(WHAT TO DO) Wherever "with" appears in a line, list that line.

(PROVIDED DATA)
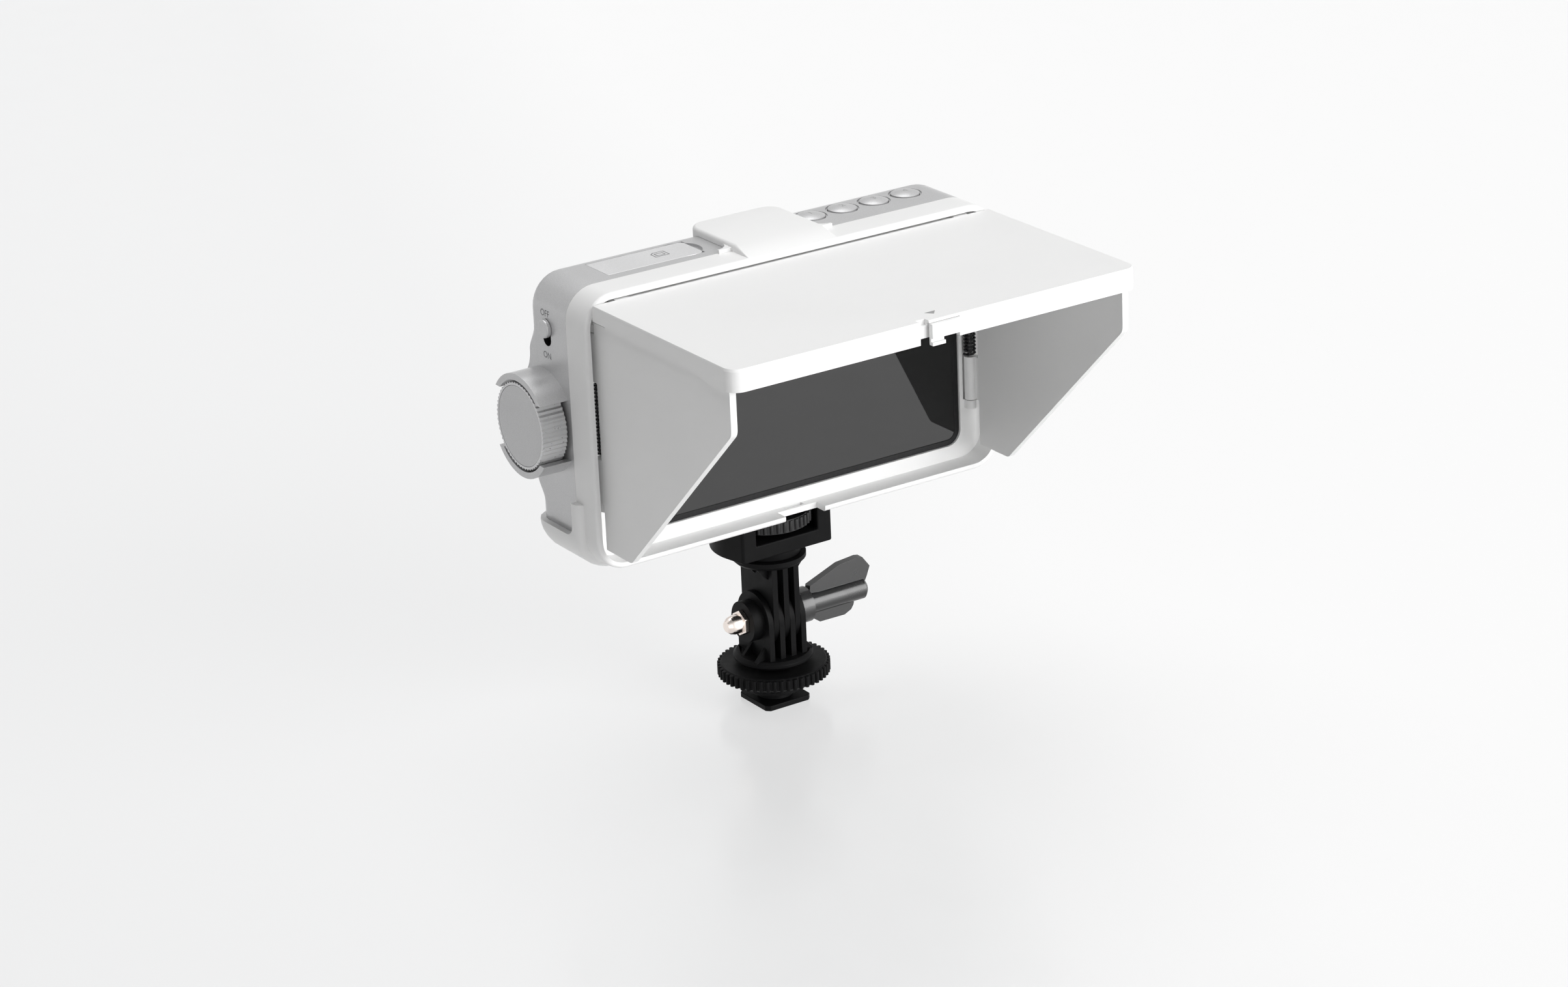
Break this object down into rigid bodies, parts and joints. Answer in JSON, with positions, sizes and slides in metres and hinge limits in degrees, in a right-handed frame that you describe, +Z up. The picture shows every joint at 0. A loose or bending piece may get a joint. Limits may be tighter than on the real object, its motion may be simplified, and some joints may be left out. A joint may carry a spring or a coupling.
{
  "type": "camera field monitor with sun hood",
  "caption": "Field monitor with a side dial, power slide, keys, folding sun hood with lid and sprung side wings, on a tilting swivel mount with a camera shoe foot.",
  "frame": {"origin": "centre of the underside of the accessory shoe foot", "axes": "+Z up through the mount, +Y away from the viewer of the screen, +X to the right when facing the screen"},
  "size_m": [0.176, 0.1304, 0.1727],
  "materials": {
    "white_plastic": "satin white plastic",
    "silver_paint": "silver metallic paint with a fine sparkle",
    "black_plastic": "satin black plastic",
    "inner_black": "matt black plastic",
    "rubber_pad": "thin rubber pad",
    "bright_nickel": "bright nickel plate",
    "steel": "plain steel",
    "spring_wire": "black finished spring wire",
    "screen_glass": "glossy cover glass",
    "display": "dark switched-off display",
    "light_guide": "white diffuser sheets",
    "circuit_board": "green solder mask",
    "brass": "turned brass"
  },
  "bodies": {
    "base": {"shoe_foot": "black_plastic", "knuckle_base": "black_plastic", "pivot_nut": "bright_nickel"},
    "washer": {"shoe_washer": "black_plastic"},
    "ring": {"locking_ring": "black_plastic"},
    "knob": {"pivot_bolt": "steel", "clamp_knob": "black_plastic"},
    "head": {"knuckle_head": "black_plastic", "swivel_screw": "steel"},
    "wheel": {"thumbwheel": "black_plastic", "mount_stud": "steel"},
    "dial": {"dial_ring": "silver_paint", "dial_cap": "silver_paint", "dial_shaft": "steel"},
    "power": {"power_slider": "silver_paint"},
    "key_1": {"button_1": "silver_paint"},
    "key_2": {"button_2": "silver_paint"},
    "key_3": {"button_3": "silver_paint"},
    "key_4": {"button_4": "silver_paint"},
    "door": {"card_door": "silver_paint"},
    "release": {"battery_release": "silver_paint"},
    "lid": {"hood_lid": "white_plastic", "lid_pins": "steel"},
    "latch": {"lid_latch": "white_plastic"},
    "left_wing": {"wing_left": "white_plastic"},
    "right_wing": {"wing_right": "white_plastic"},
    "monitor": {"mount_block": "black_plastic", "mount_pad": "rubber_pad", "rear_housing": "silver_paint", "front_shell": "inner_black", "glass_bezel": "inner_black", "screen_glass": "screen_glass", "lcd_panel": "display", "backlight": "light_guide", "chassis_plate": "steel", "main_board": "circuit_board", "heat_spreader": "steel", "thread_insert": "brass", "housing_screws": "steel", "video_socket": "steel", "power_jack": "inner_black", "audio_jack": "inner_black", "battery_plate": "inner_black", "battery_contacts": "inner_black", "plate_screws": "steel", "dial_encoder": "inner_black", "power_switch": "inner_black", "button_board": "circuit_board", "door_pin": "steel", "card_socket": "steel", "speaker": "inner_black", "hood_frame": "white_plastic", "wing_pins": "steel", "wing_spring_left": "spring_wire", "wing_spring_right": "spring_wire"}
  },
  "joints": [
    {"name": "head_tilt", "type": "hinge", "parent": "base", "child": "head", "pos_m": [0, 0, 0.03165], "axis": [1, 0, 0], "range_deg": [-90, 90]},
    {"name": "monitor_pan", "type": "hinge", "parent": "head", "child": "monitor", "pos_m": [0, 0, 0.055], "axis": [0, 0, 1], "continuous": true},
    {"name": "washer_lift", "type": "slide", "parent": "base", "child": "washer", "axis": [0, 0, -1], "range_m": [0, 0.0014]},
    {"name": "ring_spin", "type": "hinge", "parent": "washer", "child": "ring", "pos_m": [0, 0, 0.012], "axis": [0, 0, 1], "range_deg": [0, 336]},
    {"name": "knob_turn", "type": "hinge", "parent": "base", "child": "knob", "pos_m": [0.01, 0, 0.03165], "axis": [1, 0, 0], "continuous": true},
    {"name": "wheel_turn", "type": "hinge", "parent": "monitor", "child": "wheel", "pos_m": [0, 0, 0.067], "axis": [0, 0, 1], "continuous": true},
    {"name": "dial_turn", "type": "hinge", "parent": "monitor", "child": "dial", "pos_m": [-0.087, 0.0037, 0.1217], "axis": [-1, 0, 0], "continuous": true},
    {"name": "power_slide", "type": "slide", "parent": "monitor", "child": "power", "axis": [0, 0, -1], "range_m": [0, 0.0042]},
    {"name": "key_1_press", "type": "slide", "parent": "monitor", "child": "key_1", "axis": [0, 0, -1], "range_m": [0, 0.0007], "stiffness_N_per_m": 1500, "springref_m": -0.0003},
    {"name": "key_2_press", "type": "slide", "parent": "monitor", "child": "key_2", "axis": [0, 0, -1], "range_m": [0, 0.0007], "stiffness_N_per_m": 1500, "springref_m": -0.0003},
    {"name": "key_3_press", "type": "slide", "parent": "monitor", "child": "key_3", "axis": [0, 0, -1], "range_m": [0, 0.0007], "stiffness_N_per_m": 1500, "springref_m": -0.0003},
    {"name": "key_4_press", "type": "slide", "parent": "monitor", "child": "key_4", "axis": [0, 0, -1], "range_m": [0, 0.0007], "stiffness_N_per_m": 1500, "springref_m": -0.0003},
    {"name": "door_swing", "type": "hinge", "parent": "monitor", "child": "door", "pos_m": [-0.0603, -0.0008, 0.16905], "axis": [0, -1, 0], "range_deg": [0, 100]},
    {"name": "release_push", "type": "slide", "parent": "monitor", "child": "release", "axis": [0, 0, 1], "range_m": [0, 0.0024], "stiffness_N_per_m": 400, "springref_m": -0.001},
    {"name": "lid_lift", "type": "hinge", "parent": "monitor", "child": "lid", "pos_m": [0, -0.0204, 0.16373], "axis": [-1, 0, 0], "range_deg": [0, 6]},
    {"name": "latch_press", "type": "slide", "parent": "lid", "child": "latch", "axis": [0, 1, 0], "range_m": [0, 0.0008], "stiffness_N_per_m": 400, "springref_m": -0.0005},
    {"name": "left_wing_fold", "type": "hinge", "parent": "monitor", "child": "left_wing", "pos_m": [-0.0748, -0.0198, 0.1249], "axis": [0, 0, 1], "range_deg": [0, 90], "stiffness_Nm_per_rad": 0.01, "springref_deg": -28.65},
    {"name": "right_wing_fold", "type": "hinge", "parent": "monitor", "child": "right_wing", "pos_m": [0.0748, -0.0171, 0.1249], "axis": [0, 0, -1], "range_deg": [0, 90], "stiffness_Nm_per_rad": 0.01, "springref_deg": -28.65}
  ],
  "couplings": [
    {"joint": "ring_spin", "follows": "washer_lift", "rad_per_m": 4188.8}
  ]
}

(SOLVED PROBLEM)
Break this object down into rigid bodies, parts and joints. Answer in JSON, with positions, sizes and slides in metres and hinge limits in degrees, in a right-handed frame that you describe, +Z up. The picture shows every joint at 0. A loose or bending piece may get a joint. Limits may be tighter than on the real object, its motion may be simplified, and some joints may be left out. A joint may carry a spring or a coupling.
  "type": "camera field monitor with sun hood",
  "caption": "Field monitor with a side dial, power slide, keys, folding sun hood with lid and sprung side wings, on a tilting swivel mount with a camera shoe foot.",
    "silver_paint": "silver metallic paint with a fine sparkle",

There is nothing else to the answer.